Pain rips through my reddening body, sweat drips down my back nestling uncomfortably in my knickers, and I jump, pathetically but I jump.

In front of me the gym instructor grins, unaware that I am moments away from death.  As I ‘grapevine’ across the floor I wonder briefly what the cause of death will be if I expire in the studio.  Can you blame the class or would it be more appropriate to blame two beautiful years of sitting on my arse drinking Pinot, eating delicious truffles.

I would blame the class.

The degree of my own unfitness is astounding.  The day before, I sat on the bike in the gym and my cheeks squealed in protest.  I cycled for one minute and began to ambitiously envision pedaling from London to Paris.  I cycled for three minutes and began to think the Pru 100 mile race through London was probably more realistic.  I cycled for five minutes and stopped thinking altogether as the sharp stabbing pain in my thighs made all rational thought impossible.

I made it to 10 minutes before I part climbed, part fell of the bike, making a strange sucking noise as my part of my lycra stayed glued to the seat with sweat.

I fared no better on the treadmill or that other instrument of torture; the cross trainer.

So I decided to stick to classes until my basic fitness increased from downright embarrassing to pathetically piss poor.

And here I am again, at Zumba, thrusting my hips in a way that would make he who helped create them think seriously about trying for a fourth child if he could get some of the gyration in the bedroom.

My samba step needs work, apparently, my cross step is awful and my tango is tacky.  I nearly broke my ankle trying to pivot in a circle, whilst jumping towards the ceiling and screaming ‘hey’ in a motivated fashion.

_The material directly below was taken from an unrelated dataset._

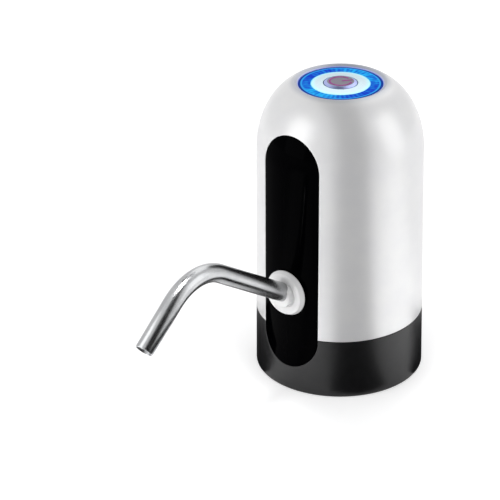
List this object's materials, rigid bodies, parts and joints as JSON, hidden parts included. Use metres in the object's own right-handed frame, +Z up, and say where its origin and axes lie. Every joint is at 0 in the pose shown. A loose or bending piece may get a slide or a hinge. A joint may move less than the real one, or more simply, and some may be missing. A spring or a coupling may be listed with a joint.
{
  "type": "neck-mounted dispensing pump",
  "caption": "Rechargeable pump that stands on a wide socketed neck, with a swivelling steel spout and a lit push button on its crown.",
  "frame": {"origin": "centre of the foot plane, on the casing's axis, at the mouth of the neck socket", "axes": "+Z up along the casing's axis, the spout points along -Y, +X to the right seen from the front"},
  "size_m": [0.0732, 0.1648, 0.1322],
  "materials": {
    "white_shell": "pearl white moulded ABS, semi-gloss",
    "black_base": "black moulded ABS, satin",
    "panel_gloss": "piano black lacquered acrylic",
    "spout_steel": "polished stainless tube",
    "collar_white": "gloss white moulded plastic",
    "ring_clear": "faceted clear light guide, lit blue",
    "dish_pearl": "pale metallic lacquer",
    "button_metal": "satin mauve-grey plated plastic",
    "icon_violet": "translucent violet inlay",
    "white_abs": "natural moulded ABS",
    "grey_acetal": "natural acetal",
    "silicone": "translucent food-grade silicone",
    "black_rubber": "black moulded rubber",
    "zinc_screw": "zinc-plated steel",
    "bright_steel": "ground steel",
    "nickel_can": "nickel-plated drawn steel",
    "copper": "enamelled copper wire",
    "bronze": "sintered bronze",
    "ferrite": "sintered ferrite",
    "laminated_steel": "laminated electrical steel",
    "circuit_green": "green solder mask on laminate",
    "led_white": "white ceramic chip with a clear lens",
    "chip_black": "moulded epoxy",
    "cell_wrap": "plain shrink sleeve",
    "wire_red": "insulated wire"
  },
  "bodies": {
    "housing": {"upper_shell": "white_shell", "base_housing": "black_base", "front_panel": "panel_gloss", "neck_grip_ring": "black_rubber", "casing_screws": "zinc_screw", "intake_nipple": "grey_acetal", "nipple_washer": "silicone", "inner_frame": "white_abs", "board_screws": "zinc_screw", "pump_head": "grey_acetal", "valve_plate": "grey_acetal", "check_valves": "silicone", "diaphragm": "black_rubber", "cup_seat": "grey_acetal", "wobble_chamber": "grey_acetal", "pump_screws": "zinc_screw", "motor_can": "nickel_can", "motor_bushes": "bronze", "motor_end_cap": "white_abs", "motor_terminals": "bronze", "motor_screws": "zinc_screw", "field_magnets": "ferrite", "intake_hose": "silicone", "delivery_hose": "silicone", "hose_clips": "zinc_screw", "outlet_socket": "white_abs", "outlet_screws": "zinc_screw", "light_ring": "ring_clear", "trim_dish": "dish_pearl", "tact_switch": "bright_steel", "light_board": "circuit_green", "led_chips": "led_white", "light_carrier": "white_abs", "carrier_screws": "zinc_screw", "battery_cell": "cell_wrap", "battery_pad": "black_rubber", "battery_tabs": "nickel_can", "control_board": "circuit_green", "board_parts": "chip_black", "usb_socket": "nickel_can", "motor_leads": "wire_red", "battery_leads": "wire_red", "light_leads": "wire_red"},
    "button": {"button_cap": "button_metal", "button_icon": "icon_violet", "button_stem": "white_abs", "switch_plunger": "chip_black"},
    "outlet_seal": {"collar_o_ring": "black_rubber"},
    "spout": {"spout_tube": "spout_steel", "outlet_collar": "collar_white"},
    "rotor": {"motor_shaft": "bright_steel", "armature": "laminated_steel", "windings": "copper", "commutator": "copper", "eccentric_wheel": "white_abs"},
    "wobbler": {"wobble_plate": "white_abs", "wobble_pin": "bright_steel"}
  },
  "joints": [
    {"name": "button_press", "type": "slide", "parent": "housing", "child": "button", "axis": [0, 0, -1], "range_m": [0, 0.0008], "stiffness_N_per_m": 500, "springref_m": -0.001},
    {"name": "spout_pull", "type": "slide", "parent": "housing", "child": "outlet_seal", "axis": [0, -1, 0], "range_m": [0, 0.01]},
    {"name": "spout_swivel", "type": "hinge", "parent": "outlet_seal", "child": "spout", "pos_m": [0, -0.0364, 0.0469], "axis": [0, -1, 0], "continuous": true},
    {"name": "motor_spin", "type": "hinge", "parent": "housing", "child": "rotor", "pos_m": [0, 0, 0.0777], "axis": [0, 0, 1], "continuous": true},
    {"name": "wobble", "type": "hinge", "parent": "rotor", "child": "wobbler", "pos_m": [0, 0, 0.0622], "axis": [-0.1219, 0, 0.9925], "continuous": true, "deforming": ["diaphragm"]}
  ],
  "couplings": [
    {"joint": "wobble", "follows": "motor_spin", "ratio": -1}
  ]
}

Today I adopted the theory that if I was doing this fitness m’larkey, then I was really doing it.

My busom was secured by two bras, my thighs clad in lycra.  I discarded the sweaty oversize t shirt in favour of a vest top and tried to ignore the flapping of my wings.

Then I hit Zumba with a passion.  I was creative in thought and imagined I had necked a few vodka and red bulls before hitting the dance floor.

Which is how I ended up in this position, moments from meeting my maker, inches from death in a Zumba class.  For thirty minutes I had done ok, clearly my lack of coordination meant I was jumping when others stepped and clapping when the rest were clicking, but I was sweating and leaping and twisting in a way Louise Spence would approve of.

I was officially exercising with enthusiasm.

But with 15 minutes to go I had seriously over done it and was knackered.  I reached into my inner fitness guru and tried to access emergency stores of glucose.  Turns out wine and chocolate don’t convert well to energy.  Am gutted as it seems I spent two years growing fat not energy – why did no one tell me?

“HIGHER” called the instructor and I tried to make my feet leave the floor but I reckon the woman next to me had tied my feet down with lead when I was trying to work out my chachacha.

How I survived I don’t know, sweat blinded my sight and I flailed and stumbled through the last minutes of the class.

At one point I manage to squint through the water pouring of my forehead and see myself reflected in the mirror.  Today I was looking like a black lycra python who had ingested a small child and had a tomato for a head with a tonne of wet look gel pasted on my barnet.

Not my best look.

I sobbed a little with relief when the stretching started.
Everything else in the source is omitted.